Hayatou, seit 2001 im IOC, war vorgeworfen worden, 1995 von der inzwischen insolventen ISL-Gruppe 20 000 Euro erhalten zu haben. Der Spitzenfunktionär aus Kamerun, zudem im Vorstand des Fußball-Weltverbandes (FIFA), behauptete, es sei eine Zahlung für die 40-Jahr-Feier des afrikanischen Verbandes gewesen. Die ISL war damals Marketing-Partner der FIFA, und Hayatou Vize-Präsident des Weltverbandes. Diese Tatsache bewerteten die IOC-Ermittler als Interessenkonflikt.

Der Vertrag, den Hayatou als vermeintlichen Beleg für die damalige Überweisung präsentierte, wurde laut IOC am 25. Mai 2011 erstellt.

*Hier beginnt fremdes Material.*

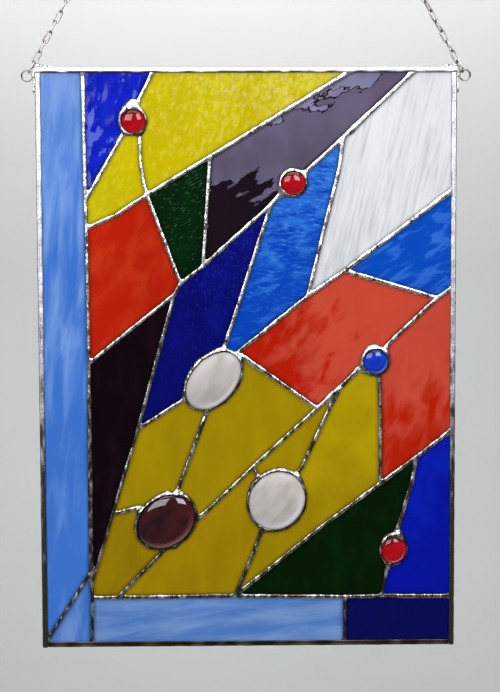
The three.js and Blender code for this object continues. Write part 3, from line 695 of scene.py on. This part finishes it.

So sei nicht erwiesen, dass die Zuwendungen tatsächlich an den Verband gingen. Durch seine Verfehlungen habe Hayatou dem Ruf der olympischen Bewegung einen beträchtlichen Schaden zugefügt.

Diack kassierte 1993 drei Zahlungen in Höhe von insgesamt 58 880 Schweizer Franken (etwa 48 000 Euro). Der IAAF-Chef erklärte, der ehemalige ISL-Topmanager Jean-Marie Weber habe ihm diese Summe zum Wiederaufbau seines abgebrannten Hauses gespendet. Der Senegalese bestätigte zudem, dass die IAAF am 22. Juni 1993 einen Marketing-Vertrag mit der ISL abgeschlossen hatte. Er selbst sei aber in die Verhandlungen nicht involviert gewesen, behauptete Diack, seit 1999 im IOC. Der Zwischenfall mit seinem zerstörten Haus wurde trotz des vorliegenden Interessenkonflikts als strafmildernd betrachtet.

Havelange soll sich sogar mit mindestens 1,5 Millionen Schweizer Franken (rund 1,25 Millionen Euro) bereichert haben. Der Fall wurde von Rogge aber offiziell als beendet erklärt. Die Ergebnisse der Untersuchungen gegen den Brasilianer, von 1974 bis 1998 FIFA-Boss, bleiben geheim. Gegen Havelange-Nachfolger Joseph Blatter wird das IOC trotz des kolportierten Verdachts der Mitwisserschaft vorerst nichts unternehmen. Der Schweizer hatte von 1981 bis 1998 als FIFA-Generalsekretär eng mit Havelange zusammengearbeitet.

Blatter selbst hat bereits mehrmals die Veröffentlichung der brisanten ISL-Dokumente angekündigt, auf denen zahlreiche Namen bestechlicher Funktionäre stehen sollen. Dieses Vorhaben ist auf unbestimmte Zeit verschoben worden. Das Strafgericht des Schweizer Kantons Zug, dem ehemaligen ISL-Hauptsitz, hatte festgestellt, dass zwischen 1989 und 2001 Schmiergelder in Höhe von 138 Millionen Franken an verschiedene Topfunktionäre des Weltsports für den Erwerb von Marketing- und TV-Rechten geflossen seien.